Color complements are those colors that intensify each other and are directly opposite each other on the color wheel. Each warm color has a cool color as its complement. Complementary colors create contrast in a room to effectively balance and liven up the space. For instance, if you use red and green together in a room, each color will appear more intense than when used alone.
Light can play tricks on the way we perceive color as well. One corner of a room painted blue for example, may appear to be a different shade from the rest of the room because colors reflect light, which changes its appearance.

Most colors are associated with certain emotions, which vary from culture to culture. According to author Nell Frances in her article Color Facts and Color Effects, the following are some of the of the most popular color associations:
  • Red: power, passion, courage, vitality, excitement, strength, speed, love, heart and warmth.
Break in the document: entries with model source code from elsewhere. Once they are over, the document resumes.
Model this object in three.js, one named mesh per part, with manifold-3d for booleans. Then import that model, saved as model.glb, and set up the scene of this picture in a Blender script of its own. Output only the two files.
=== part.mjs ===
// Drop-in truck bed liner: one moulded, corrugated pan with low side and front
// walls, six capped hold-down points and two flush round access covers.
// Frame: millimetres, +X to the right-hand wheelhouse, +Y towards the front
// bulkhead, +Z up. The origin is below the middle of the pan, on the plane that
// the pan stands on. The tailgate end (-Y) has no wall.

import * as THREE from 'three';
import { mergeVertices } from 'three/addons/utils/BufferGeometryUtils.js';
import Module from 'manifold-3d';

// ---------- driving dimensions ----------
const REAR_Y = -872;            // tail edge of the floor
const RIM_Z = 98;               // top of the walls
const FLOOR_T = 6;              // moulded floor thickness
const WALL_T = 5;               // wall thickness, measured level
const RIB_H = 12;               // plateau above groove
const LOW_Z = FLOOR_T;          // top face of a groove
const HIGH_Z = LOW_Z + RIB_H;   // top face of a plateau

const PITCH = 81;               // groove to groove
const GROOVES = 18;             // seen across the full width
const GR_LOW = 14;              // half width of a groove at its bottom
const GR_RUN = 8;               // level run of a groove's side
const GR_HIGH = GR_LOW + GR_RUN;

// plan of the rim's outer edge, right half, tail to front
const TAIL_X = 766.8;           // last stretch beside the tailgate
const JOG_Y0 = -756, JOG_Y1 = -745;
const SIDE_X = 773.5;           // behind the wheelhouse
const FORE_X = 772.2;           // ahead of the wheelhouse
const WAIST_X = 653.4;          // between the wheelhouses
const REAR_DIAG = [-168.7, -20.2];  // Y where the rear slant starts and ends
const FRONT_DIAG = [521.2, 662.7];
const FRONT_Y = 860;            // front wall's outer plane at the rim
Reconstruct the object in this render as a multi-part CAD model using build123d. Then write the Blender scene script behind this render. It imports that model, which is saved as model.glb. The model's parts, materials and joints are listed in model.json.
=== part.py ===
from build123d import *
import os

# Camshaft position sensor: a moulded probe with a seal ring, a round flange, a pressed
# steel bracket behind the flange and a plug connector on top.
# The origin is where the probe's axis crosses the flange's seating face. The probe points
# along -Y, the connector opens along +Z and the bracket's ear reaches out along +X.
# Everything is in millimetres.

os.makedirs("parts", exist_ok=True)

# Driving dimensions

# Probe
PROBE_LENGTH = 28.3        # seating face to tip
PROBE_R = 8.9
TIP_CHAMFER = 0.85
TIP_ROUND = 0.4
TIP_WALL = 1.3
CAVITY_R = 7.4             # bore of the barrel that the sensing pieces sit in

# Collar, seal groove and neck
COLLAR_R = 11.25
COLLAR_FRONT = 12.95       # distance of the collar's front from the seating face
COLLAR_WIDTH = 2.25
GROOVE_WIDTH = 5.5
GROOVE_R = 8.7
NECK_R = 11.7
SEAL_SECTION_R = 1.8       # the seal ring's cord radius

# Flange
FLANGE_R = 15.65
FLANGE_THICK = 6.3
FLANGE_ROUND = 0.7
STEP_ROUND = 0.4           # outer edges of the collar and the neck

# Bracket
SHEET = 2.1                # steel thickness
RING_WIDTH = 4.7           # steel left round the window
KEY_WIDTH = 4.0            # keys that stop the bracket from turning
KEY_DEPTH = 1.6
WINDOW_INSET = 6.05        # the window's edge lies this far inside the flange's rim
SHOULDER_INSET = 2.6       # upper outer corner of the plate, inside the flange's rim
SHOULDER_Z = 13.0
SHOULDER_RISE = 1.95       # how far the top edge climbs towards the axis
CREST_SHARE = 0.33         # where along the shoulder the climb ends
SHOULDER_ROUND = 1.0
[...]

  • Yellow: light, cheer, sunlight, happiness, creativity, confidence, self-esteem, intellect, innovation.

  • Blue: caring, devotion, trust, wisdom, peacefulness, serenity, loyalty, truth, coolness, harmony.

  • Green: nature, fresh, growth, abundance, life, youth, renewal, hope, fertility, peace, balance.

  • Orange: energy, warmth, contentment, fruitfulness, strength, security, sensuality, abundance.

  • White: pure light, energy, truth, perfection, serenity, harmony, loyalty, sincerity, clarity.

  • Black: formal, reserved, drive, dignity, reliability, authority, power, prudence, wisdom, glamour.

Remember, when choosing your decorating colors, it is important to consider not only how those colors will affect your space but also the effects that the colors will have on the people living there.